Loyalty is personal. You are loyal to your friend, your family, your town. That brings up a famous puzzle. The English philosopher William Godwin (1756–1836) once asked: “What magic is there in the pronoun ‘my,’ that should justify us in overturning the decisions of impartial truth?”
In other words, if everyone matters equally, why should your friend get special treatment? Why should you help her with homework instead of spending that time tutoring ten strangers who need it more?
Many thinkers answer that loyalty expresses particularistic obligations — special duties that grow out of relationships that shape who you are. The philosopher Andrew Oldenquist (20th-century philosopher) went so far as to say that all morality is “tribal morality”: we learn what is right inside the communities we are loyal to. Others, like Bernard Williams (1929–2003), warned that if universal fairness always came first, the deep attachments that make life meaningful would be flattened out.
Royce tried to bridge the gap with his famous idea of loyalty to loyalty. Be loyal, he said, but do it in a way that respects other people’s loyalties too. A world full of people who honor one another’s most important commitments might be more just, not less. Philosophers still argue whether that works.
Is Loyalty Always a Good Thing, or Can It Be Dangerous?

Loyalty can be powerful — but is it a virtue? R.E. Ewin argued no. He said that because loyalty can attach to terrible causes (a loyal Nazi, a loyal gang member) and because it often pressures you to set aside your own good judgment, it fails as a virtue. On his view, a genuine virtue cannot be used for evil.
Most philosophers disagree, but they take Ewin’s point seriously. They treat loyalty as an executive virtue — a trait that helps you carry out your commitments, like sincerity or courage. An executive virtue is like a sturdy tool. Whether it builds something good depends on how you use it. Loyalty to a cheating team is bad because the team is dishonorable, not because being able to stick with something is a flaw. A person incapable of loyalty at all would be missing something deeply human.
Crucially, real loyalty does not mean blind obedience. The idea of a loyal opposition shows this: you can criticize your country, your school, or your club and still be loyal.
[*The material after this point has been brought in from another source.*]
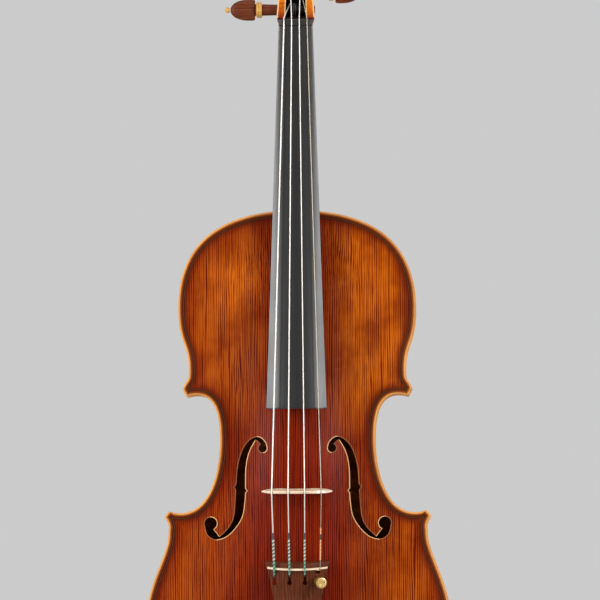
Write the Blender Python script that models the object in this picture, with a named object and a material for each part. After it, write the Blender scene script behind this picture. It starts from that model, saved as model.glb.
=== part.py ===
"""A viola of the 16 inch pattern at its real size, in metres.

The instrument stands upright: +Z runs up the neck to the scroll, the front faces -Y
and the treble side is +X. The origin is on the flat end of the end button, on the
button's axis, half way through the height of the ribs.
"""

import math

import bmesh
import bpy
from mathutils import Matrix, Vector

# Body outline. Heights are shares of the body's length, measured from its top edge.
BODY_LENGTH = 0.408
UPPER_BOUT = 0.1893
UPPER_BOUT_AT = 0.189
UPPER_NARROW = 0.1727
UPPER_NARROW_AT = 0.311
UPPER_CORNER = 0.1824
UPPER_CORNER_AT = 0.346
UPPER_CORNER_DEPTH = 0.0071
WAIST = 0.1235
WAIST_AT = 0.4487
LOWER_CORNER = 0.2114
LOWER_CORNER_AT = 0.599
LOWER_CORNER_DEPTH = 0.005
LOWER_NARROW = 0.2063
LOWER_NARROW_AT = 0.631
LOWER_BOUT = 0.2436
LOWER_BOUT_AT = 0.8154
CORNER_INSET = 0.003

# Plates and ribs
RIB_HEIGHT = 0.038
RIB_THICKNESS = 0.0012
OVERHANG = 0.003
EDGE_THICKNESS = 0.0045
CHANNEL_THICKNESS = 0.0036
CHANNEL_INSET = 0.0065
PLATE_THICKNESS = 0.003
TOP_ARCH = 0.0175
BACK_ARCH = 0.017
LINING_HEIGHT = 0.0075
LINING_THICKNESS = 0.002
BUTTON_PROTRUSION = 0.014

# Blocks, bass bar and soundpost
BLOCK_HALF_WIDTH = 0.027
NECK_BLOCK_DEPTH = 0.020
END_BLOCK_DEPTH = 0.017
CORNER_BLOCK = 0.026
BAR_LENGTH = 0.300
BAR_HEIGHT = 0.0125
BAR_END_HEIGHT = 0.003
BAR_WIDTH = 0.006
BAR_X = -0.0185
POST_X = 0.0185
POST_BELOW_BRIDGE = 0.006
SOUNDPOST_RADIUS = 0.00325

# Eyes of the treble f-hole, from the middle line and the bridge's line
F_UPPER_EYE = (0.0276, 0.0344)
F_UPPER_EYE_RADIUS = 0.0034
F_LOWER_EYE = (0.0694, -0.0253)
F_LOWER_EYE_RADIUS = 0.005
F_NICK = 0.0016

# Stop, neck and strings
BODY_STOP = 0.224
NECK_LENGTH = 0.1471
OVERSTAND = 0.008
NECK_SLOPE = 0.0978
NECK_THICKNESS = 0.0125
HEEL_RADIUS = 0.012
ROOT_DEPTH = 0.0105
BOARD_LENGTH = 0.306
BOARD_WIDTH_AT_NUT = 0.0272
BOARD_WIDTH_AT_END = 0.048
BOARD_EDGE = 0.0055
BOARD_RADIUS = 0.042
BOARD_HOLLOW = 0.004
NUT_LENGTH = 0.0058
NUT_HEIGHT = 0.0008
NUT_SPREAD = 0.0185
BRIDGE_SPREAD = 0.0393
BRIDGE_TOP = 0.037
BRIDGE_RADIUS = 0.042
BRIDGE_TILT = 0.038
BRIDGE_WIDTH = 0.0565
BRIDGE_FOOT = 0.0046
BRIDGE_CREST = 0.0018
HEART_RADIUS = 0.0021
KIDNEY_RADIUS = 0.0042

# Pegbox and scroll
PEGBOX_WIDTH = 0.0304
PEGBOX_TOP_WIDTH = 0.0195
PEGBOX_HOLLOW = 0.0166
PEGBOX_HOLLOW_TOP = 0.0102
PEGBOX_LENGTH = 0.0718
PEGBOX_LEAN = 0.30
PEGBOX_FLOOR = 0.0065
CHEEK_STEP = 0.0022
PEGBOX_CHIN = 0.0160
BACK_LEAN = 0.215
VOLUTE_RADIUS = 0.021
VOLUTE_RISE = 0.020
EYE_WIDTH = 0.044
FIRST_PEG = 0.0135
PEG_SPACING = 0.0137
PEG_SEAT = 0.0095
PEG_RADIUS = 0.0043
PEG_TIP_RADIUS = 0.0035
PEG_HEAD_LENGTH = 0.0195
PEG_HEAD_HEIGHT = 0.017
PEG_HEAD_THICKNESS = 0.0078
PEG_REACH = 0.0179
COLLAR_RADIUS = 0.0066
COLLAR_LENGTH = 0.0045
PIP_RADIUS = 0.0021
PIP_LENGTH = 0.0040

# Tailpiece and its fittings
TAILPIECE_LENGTH = 0.1245
TAILPIECE_AT = 0.0145
TAILPIECE_WIDTH = 0.0515
TAILPIECE_MIDDLE = 0.0362
TAILPIECE_END = 0.020
TAILPIECE_RADIUS = 0.036
TAILPIECE_EDGE = 0.0035
TAILPIECE_RISE = 0.008
TAILPIECE_HOLLOW = 0.0045
TAILPIECE_FRET_AT = 0.0047
STRING_HOLES_AT = 0.0170
STRING_HOLE_RADIUS = 0.0018
STRING_SLOT_LENGTH = 0.0075
STRING_SLOT_HALF_WIDTH = 0.00095
STRING_ENTRY = 0.0048
FRET_SPREAD = 0.93 * BRIDGE_SPREAD
FRET_WIDTH = 0.0016
FRET_HEIGHT = 0.0022
SADDLE_WIDTH = 0.036
SADDLE_HEIGHT = 0.0052
SADDLE_DEPTH = 0.0072
SADDLE_OVERLAP = 0.0003
GUT_RADIUS = 0.001
GUT_SPREAD = 0.0096
GUT_HOLE_DEPTH = 0.012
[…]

What makes the opposition loyal is that you want to improve the group without wishing to tear it down. Loyalty gives you a reason to speak up, not just to fall silent.
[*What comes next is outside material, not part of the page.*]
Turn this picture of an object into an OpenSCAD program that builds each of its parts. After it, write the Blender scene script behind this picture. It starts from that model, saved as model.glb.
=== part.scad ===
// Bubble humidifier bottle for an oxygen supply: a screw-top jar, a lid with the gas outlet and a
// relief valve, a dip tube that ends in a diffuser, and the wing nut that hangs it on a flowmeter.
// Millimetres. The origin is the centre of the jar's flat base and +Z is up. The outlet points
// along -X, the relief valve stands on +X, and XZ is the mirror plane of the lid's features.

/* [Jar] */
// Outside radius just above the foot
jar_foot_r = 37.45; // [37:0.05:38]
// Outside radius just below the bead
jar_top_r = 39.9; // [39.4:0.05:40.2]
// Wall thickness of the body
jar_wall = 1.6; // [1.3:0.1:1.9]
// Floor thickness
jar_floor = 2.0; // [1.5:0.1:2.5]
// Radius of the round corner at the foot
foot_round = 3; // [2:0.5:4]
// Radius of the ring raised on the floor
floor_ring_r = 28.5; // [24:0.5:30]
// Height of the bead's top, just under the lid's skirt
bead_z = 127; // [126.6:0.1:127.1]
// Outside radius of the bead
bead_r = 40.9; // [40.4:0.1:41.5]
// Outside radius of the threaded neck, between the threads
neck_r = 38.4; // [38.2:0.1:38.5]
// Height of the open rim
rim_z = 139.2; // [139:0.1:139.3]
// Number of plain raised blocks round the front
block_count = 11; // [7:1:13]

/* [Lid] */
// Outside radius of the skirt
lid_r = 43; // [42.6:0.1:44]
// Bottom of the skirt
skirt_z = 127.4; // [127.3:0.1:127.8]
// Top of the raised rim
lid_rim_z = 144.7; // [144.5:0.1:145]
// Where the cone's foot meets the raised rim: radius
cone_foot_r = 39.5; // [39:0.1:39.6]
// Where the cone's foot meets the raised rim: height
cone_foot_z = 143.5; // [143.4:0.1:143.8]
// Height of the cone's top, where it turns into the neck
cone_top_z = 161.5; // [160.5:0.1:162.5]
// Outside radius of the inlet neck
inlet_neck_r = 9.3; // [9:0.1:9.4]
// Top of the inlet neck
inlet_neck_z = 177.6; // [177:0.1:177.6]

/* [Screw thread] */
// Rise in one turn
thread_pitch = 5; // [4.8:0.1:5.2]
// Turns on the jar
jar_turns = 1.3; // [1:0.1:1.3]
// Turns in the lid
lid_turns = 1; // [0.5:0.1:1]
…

Why Stick Around? The Exit, Voice, and Loyalty Triangle

The economist and social thinker Albert Hirschman (1915–2012) gave us a useful image. Whenever a relationship or organization starts to falter, you have three options: exit (leave), voice (complain and try to make things better), or loyalty (stick around, and often use voice because you care).
Loyalty, in this picture, is the glue that keeps you from bolting the moment things get hard. It buys time for repair. If your school club becomes miserable, loyalty might push you to try to fix it rather than disappear.
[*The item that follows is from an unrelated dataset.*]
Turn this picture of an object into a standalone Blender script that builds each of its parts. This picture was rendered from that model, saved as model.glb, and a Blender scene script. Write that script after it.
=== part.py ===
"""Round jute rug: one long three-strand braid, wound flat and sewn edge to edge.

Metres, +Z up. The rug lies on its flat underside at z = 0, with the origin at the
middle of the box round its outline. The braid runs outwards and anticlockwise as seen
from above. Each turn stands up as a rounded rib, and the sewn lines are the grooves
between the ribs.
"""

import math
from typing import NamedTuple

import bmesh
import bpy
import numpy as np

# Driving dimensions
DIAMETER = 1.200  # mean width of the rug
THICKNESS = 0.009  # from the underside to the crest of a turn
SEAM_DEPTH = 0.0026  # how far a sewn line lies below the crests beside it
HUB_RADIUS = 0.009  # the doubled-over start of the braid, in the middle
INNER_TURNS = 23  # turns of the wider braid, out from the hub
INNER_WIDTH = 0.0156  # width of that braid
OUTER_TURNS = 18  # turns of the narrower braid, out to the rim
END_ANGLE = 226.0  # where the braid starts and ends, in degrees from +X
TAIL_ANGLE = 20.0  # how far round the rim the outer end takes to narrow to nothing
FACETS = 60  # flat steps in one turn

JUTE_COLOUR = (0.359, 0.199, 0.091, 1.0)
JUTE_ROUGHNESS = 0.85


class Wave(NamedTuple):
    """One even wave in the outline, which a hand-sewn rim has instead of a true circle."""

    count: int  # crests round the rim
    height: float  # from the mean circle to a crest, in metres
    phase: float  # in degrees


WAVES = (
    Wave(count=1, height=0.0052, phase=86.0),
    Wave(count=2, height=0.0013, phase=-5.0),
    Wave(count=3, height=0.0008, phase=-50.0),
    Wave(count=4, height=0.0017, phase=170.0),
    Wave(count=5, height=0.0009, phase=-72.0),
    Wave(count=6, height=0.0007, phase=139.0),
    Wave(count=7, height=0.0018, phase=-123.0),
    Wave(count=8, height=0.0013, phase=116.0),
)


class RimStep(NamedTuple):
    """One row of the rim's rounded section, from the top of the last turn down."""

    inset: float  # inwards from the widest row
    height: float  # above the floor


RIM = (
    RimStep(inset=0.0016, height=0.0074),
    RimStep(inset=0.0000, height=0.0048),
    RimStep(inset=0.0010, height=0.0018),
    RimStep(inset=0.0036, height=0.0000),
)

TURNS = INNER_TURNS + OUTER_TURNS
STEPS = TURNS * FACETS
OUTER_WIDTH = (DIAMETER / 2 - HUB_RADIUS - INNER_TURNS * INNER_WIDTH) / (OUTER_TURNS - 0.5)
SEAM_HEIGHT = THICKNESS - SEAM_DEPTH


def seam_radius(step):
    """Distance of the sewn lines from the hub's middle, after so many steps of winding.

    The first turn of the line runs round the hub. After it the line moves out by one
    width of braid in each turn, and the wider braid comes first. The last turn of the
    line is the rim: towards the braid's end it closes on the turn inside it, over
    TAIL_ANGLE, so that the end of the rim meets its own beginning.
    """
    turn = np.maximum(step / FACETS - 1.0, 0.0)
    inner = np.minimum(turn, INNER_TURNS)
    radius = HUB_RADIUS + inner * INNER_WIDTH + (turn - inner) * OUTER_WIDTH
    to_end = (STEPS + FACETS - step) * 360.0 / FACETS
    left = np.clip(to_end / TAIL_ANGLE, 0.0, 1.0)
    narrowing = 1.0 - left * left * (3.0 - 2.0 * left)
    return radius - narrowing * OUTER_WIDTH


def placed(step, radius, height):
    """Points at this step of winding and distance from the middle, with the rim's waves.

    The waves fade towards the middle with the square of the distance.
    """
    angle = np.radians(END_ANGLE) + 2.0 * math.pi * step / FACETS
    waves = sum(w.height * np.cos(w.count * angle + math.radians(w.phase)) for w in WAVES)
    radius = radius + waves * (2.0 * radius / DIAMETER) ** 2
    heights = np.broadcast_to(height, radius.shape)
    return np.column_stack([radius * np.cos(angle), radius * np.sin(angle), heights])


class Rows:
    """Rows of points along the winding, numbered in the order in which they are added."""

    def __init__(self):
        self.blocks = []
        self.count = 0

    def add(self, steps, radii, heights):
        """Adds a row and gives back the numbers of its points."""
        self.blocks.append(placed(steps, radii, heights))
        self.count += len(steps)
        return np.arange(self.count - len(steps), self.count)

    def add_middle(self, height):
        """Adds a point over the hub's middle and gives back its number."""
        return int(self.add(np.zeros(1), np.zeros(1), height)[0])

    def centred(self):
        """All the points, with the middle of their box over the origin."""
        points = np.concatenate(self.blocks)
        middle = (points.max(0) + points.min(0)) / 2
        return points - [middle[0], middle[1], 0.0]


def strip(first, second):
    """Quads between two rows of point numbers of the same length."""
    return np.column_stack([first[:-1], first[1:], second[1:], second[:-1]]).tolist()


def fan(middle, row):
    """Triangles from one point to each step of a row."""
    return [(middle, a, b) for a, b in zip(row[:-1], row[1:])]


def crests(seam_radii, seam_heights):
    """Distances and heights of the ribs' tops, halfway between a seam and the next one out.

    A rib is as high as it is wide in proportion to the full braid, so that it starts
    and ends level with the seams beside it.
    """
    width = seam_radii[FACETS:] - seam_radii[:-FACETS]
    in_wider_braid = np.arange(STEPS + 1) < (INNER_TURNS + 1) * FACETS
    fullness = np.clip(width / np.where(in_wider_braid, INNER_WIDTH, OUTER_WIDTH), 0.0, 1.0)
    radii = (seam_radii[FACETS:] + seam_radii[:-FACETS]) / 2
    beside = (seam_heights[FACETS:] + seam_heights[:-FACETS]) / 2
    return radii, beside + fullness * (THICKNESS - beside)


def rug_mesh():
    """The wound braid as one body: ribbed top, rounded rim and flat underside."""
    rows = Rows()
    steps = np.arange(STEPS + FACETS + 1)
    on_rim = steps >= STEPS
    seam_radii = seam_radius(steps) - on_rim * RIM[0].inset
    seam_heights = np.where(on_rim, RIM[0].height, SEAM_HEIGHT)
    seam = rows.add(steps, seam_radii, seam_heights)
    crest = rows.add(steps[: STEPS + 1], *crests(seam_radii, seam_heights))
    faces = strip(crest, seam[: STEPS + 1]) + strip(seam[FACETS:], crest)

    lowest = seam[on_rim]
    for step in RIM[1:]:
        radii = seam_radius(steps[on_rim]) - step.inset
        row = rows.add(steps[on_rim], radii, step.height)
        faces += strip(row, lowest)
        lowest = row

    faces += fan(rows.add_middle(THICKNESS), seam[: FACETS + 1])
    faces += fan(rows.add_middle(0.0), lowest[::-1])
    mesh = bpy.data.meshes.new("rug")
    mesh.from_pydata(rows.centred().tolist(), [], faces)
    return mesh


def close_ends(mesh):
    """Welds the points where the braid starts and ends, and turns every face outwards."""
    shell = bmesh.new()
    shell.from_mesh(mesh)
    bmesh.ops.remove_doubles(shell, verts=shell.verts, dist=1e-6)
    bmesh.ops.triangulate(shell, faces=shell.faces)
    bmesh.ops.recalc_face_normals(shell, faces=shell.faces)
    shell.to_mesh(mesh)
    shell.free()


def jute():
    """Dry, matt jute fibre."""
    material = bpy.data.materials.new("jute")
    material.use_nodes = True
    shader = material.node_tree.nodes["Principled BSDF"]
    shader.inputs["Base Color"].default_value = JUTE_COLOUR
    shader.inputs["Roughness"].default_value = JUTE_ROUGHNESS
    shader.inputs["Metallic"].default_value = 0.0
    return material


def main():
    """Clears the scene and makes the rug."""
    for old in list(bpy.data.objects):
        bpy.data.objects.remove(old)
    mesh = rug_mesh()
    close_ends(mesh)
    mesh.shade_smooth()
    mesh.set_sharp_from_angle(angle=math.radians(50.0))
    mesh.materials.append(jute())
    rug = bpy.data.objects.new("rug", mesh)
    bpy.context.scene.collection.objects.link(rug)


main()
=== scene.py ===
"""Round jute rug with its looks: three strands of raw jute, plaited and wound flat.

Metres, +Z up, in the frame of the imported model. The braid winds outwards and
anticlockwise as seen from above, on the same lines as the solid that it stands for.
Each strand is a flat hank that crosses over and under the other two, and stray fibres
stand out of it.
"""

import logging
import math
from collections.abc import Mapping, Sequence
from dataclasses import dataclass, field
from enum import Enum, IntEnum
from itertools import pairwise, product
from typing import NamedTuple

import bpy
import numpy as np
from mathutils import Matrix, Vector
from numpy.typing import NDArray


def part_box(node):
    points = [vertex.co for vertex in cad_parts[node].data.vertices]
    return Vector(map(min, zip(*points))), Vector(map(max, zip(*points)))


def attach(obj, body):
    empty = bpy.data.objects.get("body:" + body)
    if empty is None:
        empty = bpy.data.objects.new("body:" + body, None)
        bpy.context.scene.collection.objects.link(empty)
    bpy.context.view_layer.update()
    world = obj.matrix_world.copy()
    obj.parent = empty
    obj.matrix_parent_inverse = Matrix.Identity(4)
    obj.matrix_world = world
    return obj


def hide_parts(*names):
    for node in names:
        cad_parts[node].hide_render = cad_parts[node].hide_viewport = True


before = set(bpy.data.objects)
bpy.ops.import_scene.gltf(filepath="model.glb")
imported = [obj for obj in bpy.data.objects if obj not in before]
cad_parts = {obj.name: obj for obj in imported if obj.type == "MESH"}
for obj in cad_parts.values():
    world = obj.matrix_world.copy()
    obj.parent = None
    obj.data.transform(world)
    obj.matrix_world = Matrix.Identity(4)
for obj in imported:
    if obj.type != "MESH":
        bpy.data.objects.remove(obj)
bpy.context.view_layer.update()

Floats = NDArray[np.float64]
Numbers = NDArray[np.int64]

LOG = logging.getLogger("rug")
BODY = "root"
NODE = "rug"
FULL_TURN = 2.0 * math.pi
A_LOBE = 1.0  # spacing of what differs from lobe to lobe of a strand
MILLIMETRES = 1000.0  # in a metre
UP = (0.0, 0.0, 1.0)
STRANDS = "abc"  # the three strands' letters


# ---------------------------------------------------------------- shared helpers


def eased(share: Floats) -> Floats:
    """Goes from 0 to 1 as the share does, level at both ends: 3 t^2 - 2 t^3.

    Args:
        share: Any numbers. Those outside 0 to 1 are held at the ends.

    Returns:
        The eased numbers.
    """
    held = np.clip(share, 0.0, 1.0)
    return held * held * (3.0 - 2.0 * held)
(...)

But loyalty is not a long-term cage. Hirschman also recognized that when the object of your loyalty has become truly rotten, the exit option is legitimate. The bond runs out not because you are fickle, but because the group has forfeited your trust. A family member who repeatedly betrays you, a team that bullies its own players — loyalty is not a lifetime contract of suffering.
This ties back to identity. The groups we stay loyal to often feel like parts of ourselves. When they go wrong, it hurts enough to motivate repair. When they go irreparably wrong, leaving can feel like losing a piece of who you are.
The Whistle-Blower’s Dilemma: When Loyalty Has to Say No

One of the hardest tests of loyalty comes when you see your own organization doing something seriously harmful. An employee who reveals fraud, waste, or danger to the outside world is often called a whistle-blower — and accused of disloyalty.
But philosophers who study loyalty argue that whistle-blowing can be justified, and even obligatory, under strict conditions: it should be a last resort; the wrongdoing should be grave; the evidence must be solid; and the aim is to correct the harm, not to get revenge. Far from being a traitor, a careful whistle-blower might be loyal to the deeper mission of the organization — or to the people it is hurting.
This case clarifies something important: loyalty does not mean covering up for misbehavior. In your own life, if a friend is doing something dangerous, staying silent is not necessarily loyal. The loyal thing might be to tell a trusted adult, even if that risks the friendship. Loyalty has a backbone.
Why Loyalty Still Matters to You

The loyalties you form — to friends, teams, families, clubs, and maybe later to a profession or a cause — are more than just labels. They shape your habits, your identity, and your sense of a worthwhile life. But no loyalty comes with an instruction manual. You will have to figure out, again and again, where to draw the line.
Royce’s “loyalty to loyalty” offers a north star: try to be loyal in a way that makes the world a safer place for everyone else’s genuine loyalties. That can mean defending a friend who is being picked on, even when the crowd is against you. It can also mean, with a heavy heart, walking away from a group that has turned cruel.
Conflicts of loyalty are real. You might have to choose between a friend who counts on you and a grandparent who needs you. There is no perfect formula. But thinking clearly about what loyalty is — a practical disposition to stand by what you value — can help you make those choices with your eyes open.
Think about it
- If your best friend started doing something you thought was seriously wrong, would the most loyal thing be to support them or to try to stop them? Why?
- Royce said we should be loyal to loyalty itself. Can you think of a time when standing up for someone else’s loyalty — even to a different group — might be the right thing to do?
- Have you ever felt torn between two loyalties? Without naming names, how did you decide what to do, and would you decide the same way today?